Yes but which of our two rows containing samuel_329@example.com do we delete? Do we just pick one at random?
Cases like this call for greater attention. It’s better, in fact, to group the duplicates in one row. Of the two rows in our sample, the first informs us that Samuel was born on 20/09/2001, and the second informs us that Samuel lives in Benin (information that is missing from the first row). The real problem has to do with the height: the first row tells us that Samuel is 1.67 meters tall, while the second tells us that he’s only 1.45 meters tall. That’s a contradiction. If there is no other means of verifying Samuel’s height, we can, for example, choose to take the mean of these two values.

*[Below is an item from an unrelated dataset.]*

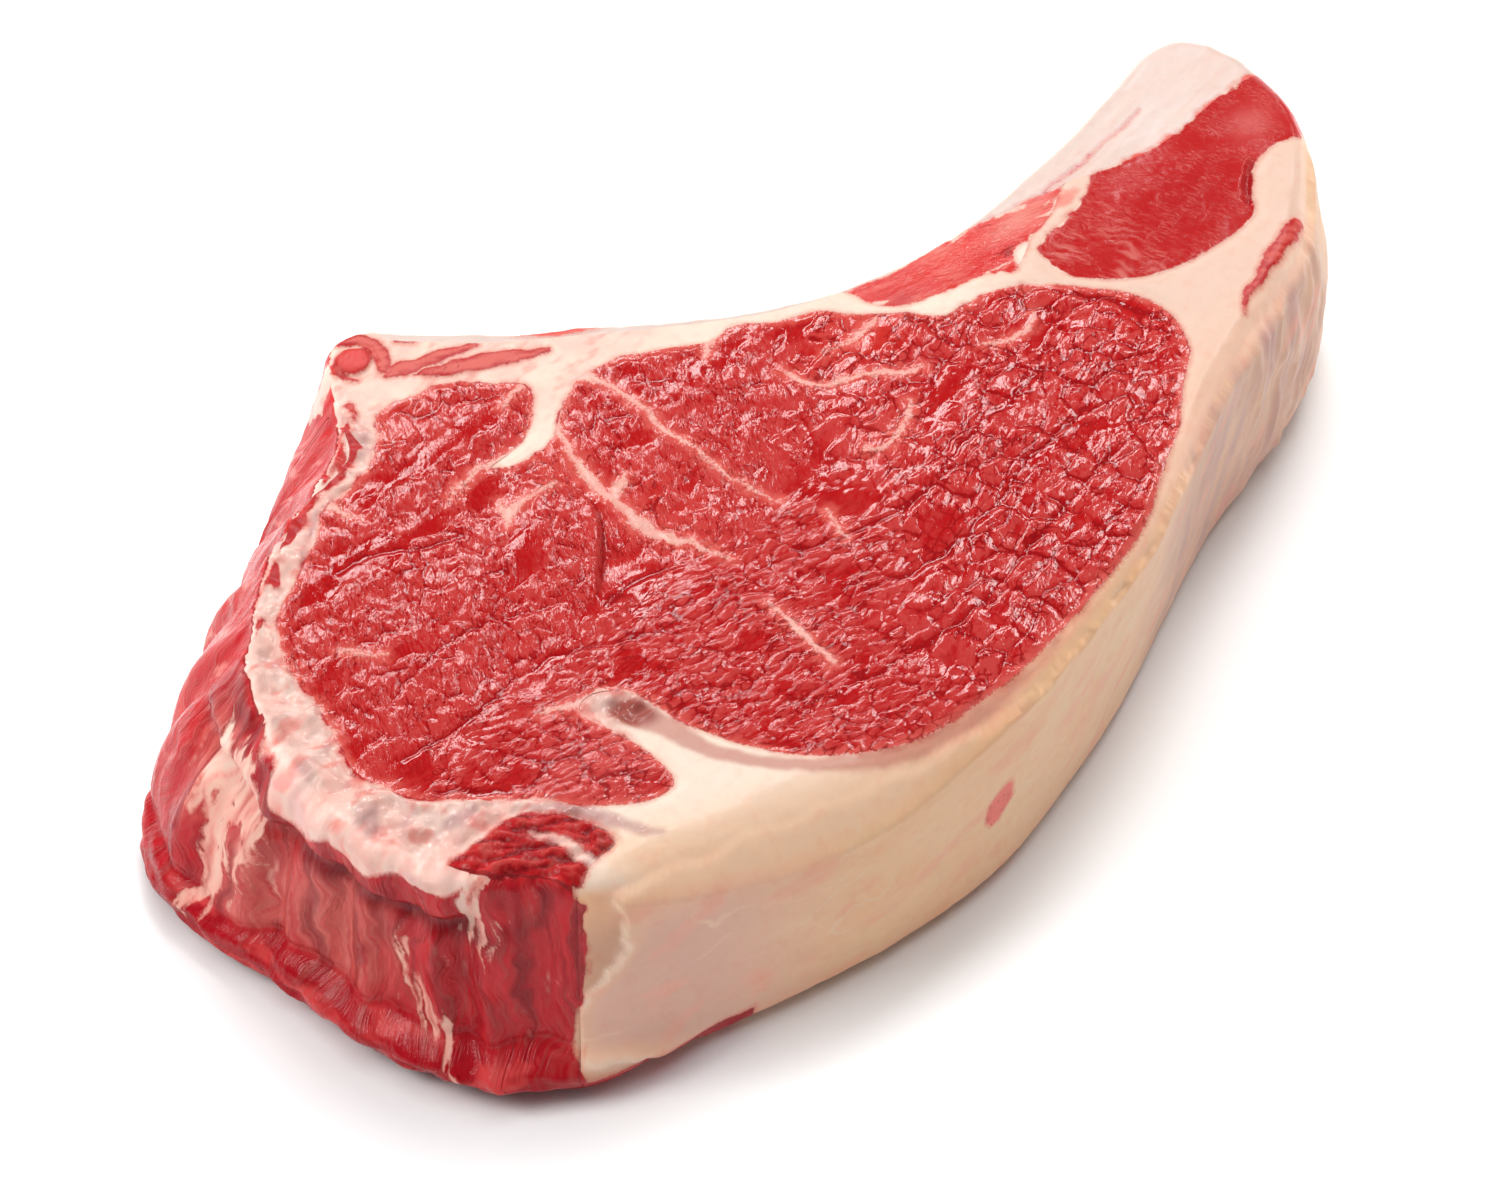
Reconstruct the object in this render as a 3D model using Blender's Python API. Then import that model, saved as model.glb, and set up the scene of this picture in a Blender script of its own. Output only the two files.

Take It Further: The Consequences of Removing Individuals
Imagine a sample of people represented in the same form as in the last chapter:
First Name | Country | Date of Birth | Height |
Albert | France | 23/09/1930 | 1.45m |
Sophia | USA | 01/20/1959 | 1.68m |
Donald | USA | 02/16/2002 | 1.65m |
Ali | France | 16/02/2000 | 1.57m |
Doriane | Togo | 17/08/1978 | 1.58m |
You decide to delete all of the dates of birth that don’t conform to the format day/month/year, which creates missing attributes for the date of birth variable. Then you decide to delete all of the rows (all of the individuals) that have a missing date of birth. You will probably end up removing all of the people who live in the United States, because their dates are expressed in a different format from those of French-speaking countries. If you then perform an analysis on the heights, your sample will no longer be representative, because people from the United States surely have a different average height than those of other countries.